**Problem to solve:** Go through the records and extract every line with the word "this".

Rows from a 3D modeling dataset
╭──
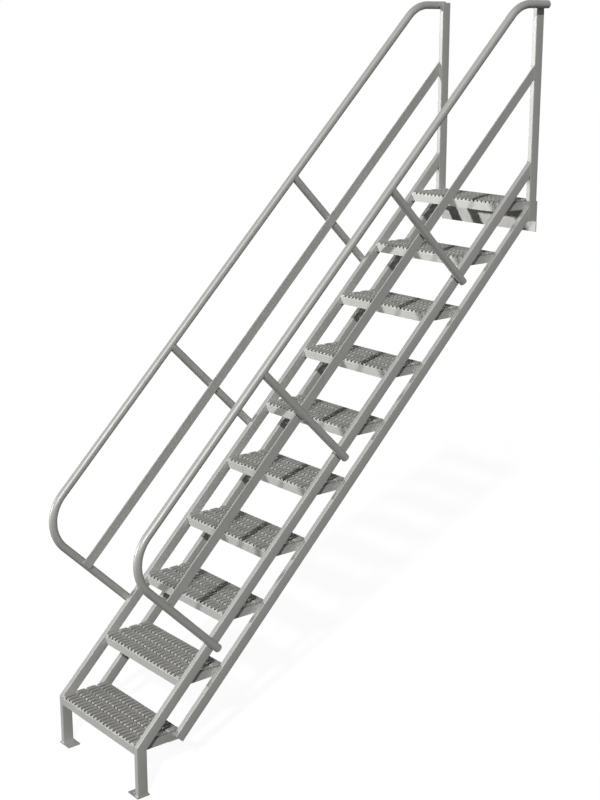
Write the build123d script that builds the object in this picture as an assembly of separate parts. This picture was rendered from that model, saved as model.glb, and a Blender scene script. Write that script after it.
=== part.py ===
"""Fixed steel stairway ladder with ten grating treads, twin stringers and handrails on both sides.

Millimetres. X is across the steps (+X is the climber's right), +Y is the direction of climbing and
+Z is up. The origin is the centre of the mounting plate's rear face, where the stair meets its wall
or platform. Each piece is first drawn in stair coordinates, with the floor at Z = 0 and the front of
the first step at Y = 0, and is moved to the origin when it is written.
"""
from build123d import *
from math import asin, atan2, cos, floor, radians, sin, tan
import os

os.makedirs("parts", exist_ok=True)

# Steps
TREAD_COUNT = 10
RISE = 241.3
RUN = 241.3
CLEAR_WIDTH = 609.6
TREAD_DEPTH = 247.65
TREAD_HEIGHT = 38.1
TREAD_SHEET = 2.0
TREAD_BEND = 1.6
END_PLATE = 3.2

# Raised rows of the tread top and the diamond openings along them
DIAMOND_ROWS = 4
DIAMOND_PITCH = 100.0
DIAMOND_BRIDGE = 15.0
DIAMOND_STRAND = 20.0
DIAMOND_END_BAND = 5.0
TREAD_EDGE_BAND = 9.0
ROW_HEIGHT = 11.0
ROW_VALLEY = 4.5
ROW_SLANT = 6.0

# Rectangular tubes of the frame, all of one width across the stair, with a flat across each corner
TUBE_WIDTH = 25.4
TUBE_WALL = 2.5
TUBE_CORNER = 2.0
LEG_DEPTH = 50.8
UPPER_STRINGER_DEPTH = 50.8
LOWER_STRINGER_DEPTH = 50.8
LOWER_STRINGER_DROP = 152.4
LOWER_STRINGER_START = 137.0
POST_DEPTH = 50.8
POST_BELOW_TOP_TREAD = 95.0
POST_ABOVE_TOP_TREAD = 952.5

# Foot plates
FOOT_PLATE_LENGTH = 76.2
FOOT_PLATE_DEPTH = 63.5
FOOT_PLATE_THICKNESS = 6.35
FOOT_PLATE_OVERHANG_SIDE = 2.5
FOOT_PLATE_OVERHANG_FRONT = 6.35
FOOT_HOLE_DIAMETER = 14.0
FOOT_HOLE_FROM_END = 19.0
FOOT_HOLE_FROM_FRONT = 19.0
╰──
╭──
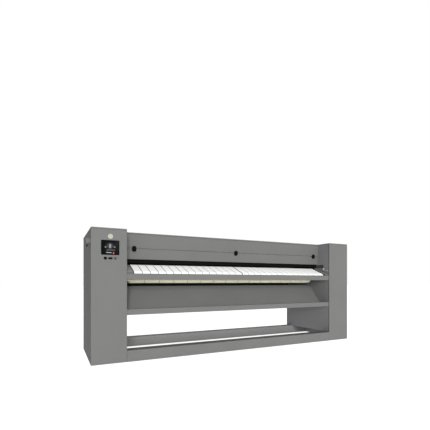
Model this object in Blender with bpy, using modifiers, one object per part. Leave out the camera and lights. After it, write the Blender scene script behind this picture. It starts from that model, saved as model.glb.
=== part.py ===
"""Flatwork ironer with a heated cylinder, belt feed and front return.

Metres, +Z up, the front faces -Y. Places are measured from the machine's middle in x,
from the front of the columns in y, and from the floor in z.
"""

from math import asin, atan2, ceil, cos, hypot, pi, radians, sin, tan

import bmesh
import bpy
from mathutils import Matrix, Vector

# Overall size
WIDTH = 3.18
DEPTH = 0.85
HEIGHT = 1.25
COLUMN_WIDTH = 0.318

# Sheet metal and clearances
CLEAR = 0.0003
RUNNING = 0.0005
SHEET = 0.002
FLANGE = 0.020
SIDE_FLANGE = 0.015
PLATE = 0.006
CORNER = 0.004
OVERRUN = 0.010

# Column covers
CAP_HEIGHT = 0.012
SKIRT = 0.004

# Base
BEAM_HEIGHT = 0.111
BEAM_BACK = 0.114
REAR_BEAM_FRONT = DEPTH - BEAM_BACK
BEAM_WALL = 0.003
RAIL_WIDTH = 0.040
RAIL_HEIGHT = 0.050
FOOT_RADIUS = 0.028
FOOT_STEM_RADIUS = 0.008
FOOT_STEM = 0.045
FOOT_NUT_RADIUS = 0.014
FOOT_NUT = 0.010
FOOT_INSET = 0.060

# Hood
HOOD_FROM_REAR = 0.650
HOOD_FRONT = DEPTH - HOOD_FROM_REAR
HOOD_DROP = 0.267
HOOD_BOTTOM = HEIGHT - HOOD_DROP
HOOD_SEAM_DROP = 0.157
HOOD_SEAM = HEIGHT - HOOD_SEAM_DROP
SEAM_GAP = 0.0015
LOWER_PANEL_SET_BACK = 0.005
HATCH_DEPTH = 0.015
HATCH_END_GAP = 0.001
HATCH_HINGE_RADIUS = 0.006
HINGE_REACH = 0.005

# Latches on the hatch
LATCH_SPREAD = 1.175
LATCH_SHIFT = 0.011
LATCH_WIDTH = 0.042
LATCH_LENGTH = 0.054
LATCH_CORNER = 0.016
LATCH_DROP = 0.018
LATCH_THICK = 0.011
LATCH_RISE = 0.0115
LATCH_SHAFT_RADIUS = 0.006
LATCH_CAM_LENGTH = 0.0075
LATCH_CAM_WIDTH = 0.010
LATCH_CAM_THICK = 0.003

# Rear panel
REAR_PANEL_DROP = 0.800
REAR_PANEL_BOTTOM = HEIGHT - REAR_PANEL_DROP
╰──
**Task response:**
Write the build123d script that builds the object in this picture as an assembly of separate parts. This picture was rendered from that model, saved as model.glb, and a Blender scene script. Write that script after it.
Model this object in Blender with bpy, using modifiers, one object per part. Leave out the camera and lights. After it, write the Blender scene script behind this picture. It starts from that model, saved as model.glb.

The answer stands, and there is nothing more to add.